Her latest collection, Boheme Dreamer, is available online  at “This collection was really formed around the idea of the quintessential Australian girl who lives a very bohemian lifestyle and always dreams of being at the beach,” she explains of the concept behind it. “It’s idealistic, because everyone has to work, but it’s about having an aspiration for the weekend.” Two different florals, a bohemian folk print and various block colours grace the mix-and-match separates, which include ruched bandeaus, string bikinis and a one-piece.

The eldest of four girls, Becky says her inspiration for Peony comes from her younger sisters. “They’re gorgeous girls inside and out and we’re all really close. They all love summer and the beach as much as I do and they can swim, surf and fish – they’re a little bit tomboyish and love being adventurous.”

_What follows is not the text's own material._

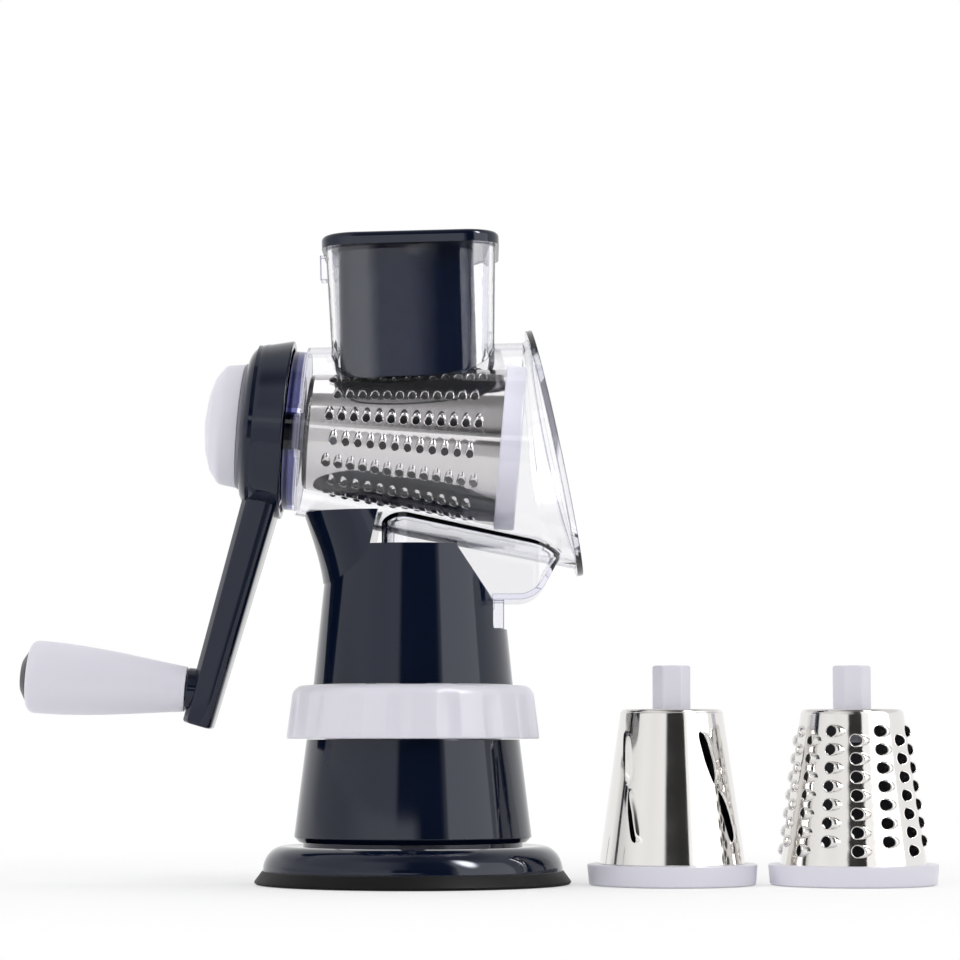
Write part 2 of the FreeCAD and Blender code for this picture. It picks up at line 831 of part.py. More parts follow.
def pusher_cap():
    top = hopper_top + cap_thickness
    plate = rounded_block(hopper_half_x + cap_overhang, hopper_half_y + cap_overhang,
                          hopper_corner + cap_overhang, hopper_top, top)
    upper_edges = [edge for edge in plate.Edges if edge.BoundBox.ZMin > top - 0.01]
    plate = plate.makeFillet(cap_round, upper_edges)
    plug_low = hopper_top - cap_plug_depth
    plug = pusher_block(pusher_wall, plug_low, hopper_top)
    plug_room = pusher_block(2 * pusher_wall, plug_low - overshoot, hopper_top)
    return in_hopper(plate.fuse(plug.cut(plug_room)).removeSplitter())


# ---- drums, made standing on their rings, hub up --------------------------------------------
def drum_surface_radius(drum, z):
    slope = (drum.large_radius - drum.small_radius) / drum.length
    return drum.large_radius - (z - drum_ring_height) * slope


def drum_shell(drum, cutters):
    low = drum_ring_height - drum_seat
    high = drum_ring_height + drum.length
    outer = frustum(drum_surface_radius(drum, low), drum.small_radius, low, high)
    below = low - overshoot
    roof = high - drum_sheet
    inner = frustum(drum_surface_radius(drum, below) - drum_sheet,
                    drum_surface_radius(drum, roof) - drum_sheet, below, roof)
    opening = hexagon(hub_corner_radius, roof - overshoot, high + overshoot)
    return cut_all(outer.cut(inner).cut(opening), cutters)


def drum_ring(drum):
    low = drum_ring_height - drum_seat
    seat_outer = drum_surface_radius(drum, low)
    body = frustum(drum_ring_radius - drum_ring_draft, drum_ring_radius, 0, drum_ring_height)
    edges = [edge for edge in body.Edges if isinstance(edge.Curve, Part.Circle)]
    body = body.makeFillet(drum_ring_round, edges)
    passage = disc(seat_outer - drum_sheet - drum_ring_web, -overshoot,
                   drum_ring_height + overshoot)
    seat = frustum(seat_outer, drum.large_radius, low, drum_ring_height)
    inner_seat = frustum(seat_outer - drum_sheet, drum.large_radius - drum_sheet, low,
                         drum_ring_height)
    return body.cut(passage).cut(seat.cut(inner_seat))


def drum_hub(drum):
    roof = drum_ring_height + drum.length - drum_sheet
    tip = drum_ring_height + drum.length + drum.hub_length
    post = hexagon(hub_corner_radius, roof, tip)
    shaped = post.common(disc(hub_circle_radius, roof, tip))
    edges = [edge for edge in shaped.Edges if edge.BoundBox.ZMin > tip - 0.01]
    shaped = shaped.makeFillet(hub_tip_round, edges)
    flange = disc(hub_flange_radius, roof - hub_flange_thickness, roof)
    core = disc(hub_bore_radius + hub_core_wall, roof - hub_core_length, roof)
    bore = disc(hub_bore_radius, roof - hub_core_length - overshoot, tip + overshoot)
    return fuse_all([shaped, flange, core]).cut(bore)


def radial_cutter(shape, z, angle_deg):
    """Turn a cutter made along +X at the origin to its place on the drum."""
    cutter = shape.copy()
    cutter.translate(vec(0, 0, z))
    cutter.rotate(vec(0, 0, 0), UP, angle_deg)
    return cutter


def hole_cutters(drum, radius, rows, pitch, margin, start_deg):
    """Round holes in staggered rows along the cone."""
    punch = Part.makeCylinder(radius, drum.large_radius, vec(drum.small_radius / 2, 0, 0),
                              vec(1, 0, 0))
    cutters = []
    for row in range(rows):
        offset = pitch / 2 if row % 2 else 0.0
        z = drum_ring_height + margin + offset
        while z < drum_ring_height + drum.length - margin:
            cutters.append(radial_cutter(punch, z, start_deg + 360.0 * row / rows))
            z += pitch
    return cutters


def slot_cutters(drum):
    """Slanted slicing slots, two in line in each row."""
    half = slot_length / 2
    blade = box(drum.small_radius / 2, drum.large_radius + overshoot,
                -slot_width / 2, slot_width / 2, -half, half)
    blade.rotate(vec(0, 0, 0), vec(1, 0, 0), slot_slant_deg)
    cutters = []
    middle = drum_ring_height + drum.length / 2
    for row in range(slot_rows):
        angle = 360.0 * row / slot_rows + slot_start_deg
        for side in (-1, 1):
            cutters.append(radial_cutter(blade, middle + side * slot_spacing / 2,
                                         angle - side * slot_stagger_deg))
    return cutters


def fitted(shape):
    """A drum piece turned over and slid into the chamber."""
    turned_over = shape.copy()
    turned_over.rotate(vec(0, 0, 0), SIDE, 180)
    turned_over.translate(vec(0, 0, drum_face_distance))
    return on_axis(turned_over)


def standing(shape, x):
    placed = shape.copy()
    placed.translate(vec(x, spare_y, 0))
    return placed


# ---- crank ---------------------------------------------------------------------------------
def arm_section(down, distance, thickness, width, lean_deg):
    """Section square to the arm, at a place below the drum axis: bevelled on its outer side."""
    outer = thickness / 2
    half = width / 2
    nip = arm_corner * (1 - math.sqrt(0.5))
    wire = outline([
        ((nip - outer, nip - half), (arm_corner - outer, -half)),
        (outer - arm_bevel, -half),
        (outer, arm_bevel - half),
        (outer, half - arm_bevel),
        (outer - arm_bevel, half),
        (arm_corner - outer, half),
        ((nip - outer, half - nip), (-outer, half - arm_corner)),
        (-outer, arm_corner - half),
    ], lambda x, y: vec(x, y, 0))
    wire.rotate(vec(0, 0, 0), SIDE, lean_deg)
    wire.translate(vec(down, 0, distance))
    return wire


def arm():
    foot_down = crank_radius + arm_foot_beyond
    lean = math.degrees(math.atan2(foot_down - arm_top_down, -arm_splay))
    return Part.makeLoft([
        arm_section(arm_top_down, arm_top_distance, arm_top_thickness, arm_top_width, lean),
        arm_section(foot_down, arm_foot_distance, arm_foot_thickness, arm_foot_width, lean),
    ], True, True)


def crank_head():
    nip = head_round * (1 - math.sqrt(0.5))
    outer_radius = head_radius - head_draft
    return turned([
        (0, head_outer),
        (outer_radius - head_round, head_outer),
        ((outer_radius - nip, head_outer + nip), (outer_radius, head_outer + head_round)),
        (head_radius, head_inner),
        (0, head_inner),
    ])


def crank_arm():
    hollow = tube(head_radius - head_wall, head_boss_radius, head_outer + head_wall,
                  head_inner + overshoot)
    boss = disc(arm_boss_radius, arm_boss_end, arm_boss_end + axle_seat, x=crank_radius)
    shell = fuse_all([crank_head().cut(hollow), arm().cut(hollow), boss])
    socket = hexagon(hub_corner_radius + socket_play, socket_end, head_inner + overshoot)
    stem_hole = disc(knob_stem_radius + running_clearance, head_outer - overshoot, head_inner)
    axle_hole = disc(axle_radius, arm_boss_end - overshoot, arm_boss_end + 2 * axle_seat,
                     x=crank_radius)
    return on_axis(cut_all(shell, [socket, stem_hole, axle_hole]))


def knob_bezel():
    return on_axis(tube(bezel_radius, knob_stem_radius + running_clearance,
                        head_outer - bezel_thickness, head_outer))


def lock_knob():
    crown = knob_face - knob_height
    side_end = (knob_radius - knob_draft, knob_face - knob_side)
    dome_start = (knob_radius - knob_shoulder, knob_face - knob_side - knob_shoulder_rise)
    return on_axis(turned([
        (0, knob_face),
        (knob_radius, knob_face),
        side_end,
        bulged(side_end, dome_start, knob_shoulder_bulge),
        bulged(dome_start, (dome_flat, crown), knob_dome_bulge),
        (0, crown),
    ]))


def knob_stem():
    return on_axis(disc(knob_stem_radius, knob_face, knob_face + knob_stem_reach))


def grip_sleeve():
    middle = (grip_start + grip_end) / 2
    middle_radius = (grip_small_radius + grip_large_radius) / 2 + grip_belly
    rim_middle = (grip_large_radius - grip_rim_round, grip_end - grip_rim + grip_rim_round)
    floor = grip_end + grip_cap_recess
    body = turned([
        (grip_bore_radius, grip_start),
        (grip_small_radius, grip_start),
        ((middle_radius, middle), (grip_large_radius, grip_end)),
        (rim_middle, (grip_cap_radius, grip_end - grip_rim)),
        (grip_cap_radius, floor),
        (grip_bore_radius, floor),
    ])
    pocket = disc(axle_head_radius + axle_head_play, grip_end,
                  floor + axle_head_thickness + 2 * axle_head_play)
    body = body.cut(pocket)
    body.translate(vec(crank_radius, 0, 0))
    return on_axis(body)


def grip_end_cap():
    rim = (grip_cap_radius, grip_end - grip_rim)
    crown = grip_end - grip_rim - grip_cap_crown
    floor = grip_end + grip_cap_recess
    body = turned([
        (0, floor),
        (grip_cap_radius, floor),
        rim,
        bulged(rim, (dome_flat, crown), grip_cap_bulge),
        (0, crown),
    ])
    body.translate(vec(crank_radius, 0, 0))
    return on_axis(body)


def grip_axle():
    """Axle with its head sunk in the sleeve's pocket, below the end cap."""
    head_low = grip_end + grip_cap_recess + axle_head_play
    head = disc(axle_head_radius, head_low, head_low + axle_head_thickness, x=crank_radius)
    rod = disc(axle_radius, head_low, arm_boss_end + axle_seat, x=crank_radius)
    return on_axis(head.fuse(rod).removeSplitter())


# ---- write every piece ---------------------------------------------------------------------
def write_parts():
    fine_holes = hole_cutters(fine, fine_hole_radius, fine_rows, fine_pitch, fine_margin,
                              fine_start_deg)
    coarse_holes = hole_cutters(spare, coarse_hole_radius, coarse_rows, coarse_pitch,
                                coarse_margin, coarse_start_deg)
    pieces = {
        "suction_pad": suction_pad(),
        "foot_ring": foot_ring(),
        "lower_tower": lower_tower(),
        "upper_tower": upper_tower(),
        "tower_screws": screws(tower_screw_circle, neck_plate),
        "foot_screws": screws(foot_screw_circle, foot_top - foot_wall),
        "twist_ring": twist_ring(),
        "plunger": plunger(),
        "cam_pin": cam_pin(),
        "return_spring": return_spring(),
        "clear_housing": clear_housing(),
        "pusher_body": pusher_body(),
        "pusher_cap": pusher_cap(),
        "fine_drum_shell": fitted(drum_shell(fine, fine_holes)),
        "fine_drum_ring": fitted(drum_ring(fine)),
        "fine_drum_hub": fitted(drum_hub(fine)),
        "slicer_drum_shell": standing(drum_shell(spare, slot_cutters(spare)), slicer_x),
        "slicer_drum_ring": standing(drum_ring(spare), slicer_x),
        "slicer_drum_hub": standing(drum_hub(spare), slicer_x),
        "coarse_drum_shell": standing(drum_shell(spare, coarse_holes), coarse_x),
        "coarse_drum_ring": standing(drum_ring(spare), coarse_x),
        "coarse_drum_hub": standing(drum_hub(spare), coarse_x),
        "crank_arm": crank_arm(),
        "knob_bezel": knob_bezel(),
        "lock_knob": lock_knob(),
        "knob_stem": knob_stem(),
        "grip_axle": grip_axle(),
        "grip_sleeve": grip_sleeve(),
        "grip_end_cap": grip_end_cap(),
    }
    os.makedirs("parts", exist_ok=True)
    for name, shape in pieces.items():
        shape.exportStep("parts/" + name + ".step")
        print(name, "solids", len(shape.Solids), "valid", shape.isValid(),
              "volume", round(shape.Volume), "faces", len(shape.Faces))


write_parts()
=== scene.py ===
import bmesh
import bpy
import json
import math
from mathutils import Matrix, Vector


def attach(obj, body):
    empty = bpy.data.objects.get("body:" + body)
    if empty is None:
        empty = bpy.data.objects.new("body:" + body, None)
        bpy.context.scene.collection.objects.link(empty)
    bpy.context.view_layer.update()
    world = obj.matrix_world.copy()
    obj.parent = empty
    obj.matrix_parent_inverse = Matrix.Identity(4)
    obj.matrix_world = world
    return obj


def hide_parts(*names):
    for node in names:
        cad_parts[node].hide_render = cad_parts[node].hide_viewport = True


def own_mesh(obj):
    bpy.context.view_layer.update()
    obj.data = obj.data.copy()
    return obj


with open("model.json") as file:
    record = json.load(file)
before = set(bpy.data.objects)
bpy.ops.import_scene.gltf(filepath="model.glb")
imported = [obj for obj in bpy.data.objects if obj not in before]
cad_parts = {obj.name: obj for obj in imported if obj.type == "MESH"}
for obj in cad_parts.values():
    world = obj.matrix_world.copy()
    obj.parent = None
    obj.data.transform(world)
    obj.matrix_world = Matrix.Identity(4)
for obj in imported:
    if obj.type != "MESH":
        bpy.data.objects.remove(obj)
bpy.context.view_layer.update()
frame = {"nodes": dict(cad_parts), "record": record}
scene = bpy.context.scene
nodes = frame["nodes"]

MM = 0.001
ROUND_SEGMENTS = 160

# ---- sizes in millimetres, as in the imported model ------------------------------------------
pad_radius = 71.5
pad_height = 6.0
pad_seat_radius = 67.5
foot_top = 17.2
foot_top_radius = 57.8
reveal_radius = 49.5
neck_inner_radius = 36.5
neck_plate = 85.8
neck_top = 89.3
stem_hole_radius = 6.06
spring_low = 74.7
spring_radius = 9.2
spring_wire = 1.4
spring_turns = 3.5
foot_bore_radius = 40.0
shell_seat_depth = 0.9
lower_base = 18.8
lower_top = 64.8
lower_base_radius = 53.5
lower_base_chamfer = 2.4
lower_top_radius = 48.1
ring_base = 65.1
ring_top = 89.0
ring_bottom_radius = 57.2
ring_top_radius = 54.8
ring_bore_radius = 40.06
ring_web_radius = 46.0
ring_hollow_radii = (51.6, 54.0)
ring_roof = 4.0
ring_round = 5.5
flute_count = 16
flute_depth = 1.5
flute_radius = 9.0
flute_start_deg = 17.5
flute_fade_depth = 1.5
flute_fade_length = 9.0

axis_height = 200.2
axis_dip_deg = 4.8
drum_face_distance = 48.9
drum_ring_radius = 38.1
drum_ring_height = 9.3
drum_ring_draft = 0.8
drum_seat = 3.0
drum_ring_web = 3.0
drum_sheet = 0.8
drum_shoulder = 1.6
thin_sheet = 0.5
hub_bore_radius = 4.2
hub_sleeve_radius = 7.2
hub_sleeve_depth = 14.0
hub_circle_radius = 8.5
hub_corner_radius = 8.8
hub_flange_radius = 20.0
hub_flange_thickness = 3.0
slicer_x = 116.3
coarse_x = 197.4
spare_y = -8.0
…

Her sisters not only act as her inspiration, but also her test market. ”Seeing them in the ocean having a surf often makes me have an idea for a swimsuit and I ask them what they think,” she says. “I come up with a design and I stitch it up and put the pattern on it and show it to them. If they’re not in love, it goes in the bin – I want people to be jumping up and down about a design.”

While her label is still fledgling, bringing with it the inevitable financial constraints, it’s not difficult for Becky to find peace. She and her boyfriend have just moved into a small house with ocean views on Burleigh Hill, where she spends every morning with a cup of tea on the verandah overlooking the beach, checking the surf conditions. “I love it here and I don’t mind working hard because I feel really lucky and blessed,” she says. “And if I feel like I need to get away, I just walk straight down to the sand.”

Having just turned 24, Becky still feels like she’s just getting started, but she is grateful to have already learned one of life’s most important lessons. “Don’t spend your life trying to please other people,” she says. “Do what you want to do, do it really well and work really hard at it every single day. Even if you fail, at least you know you gave it a go – and that’s the key.”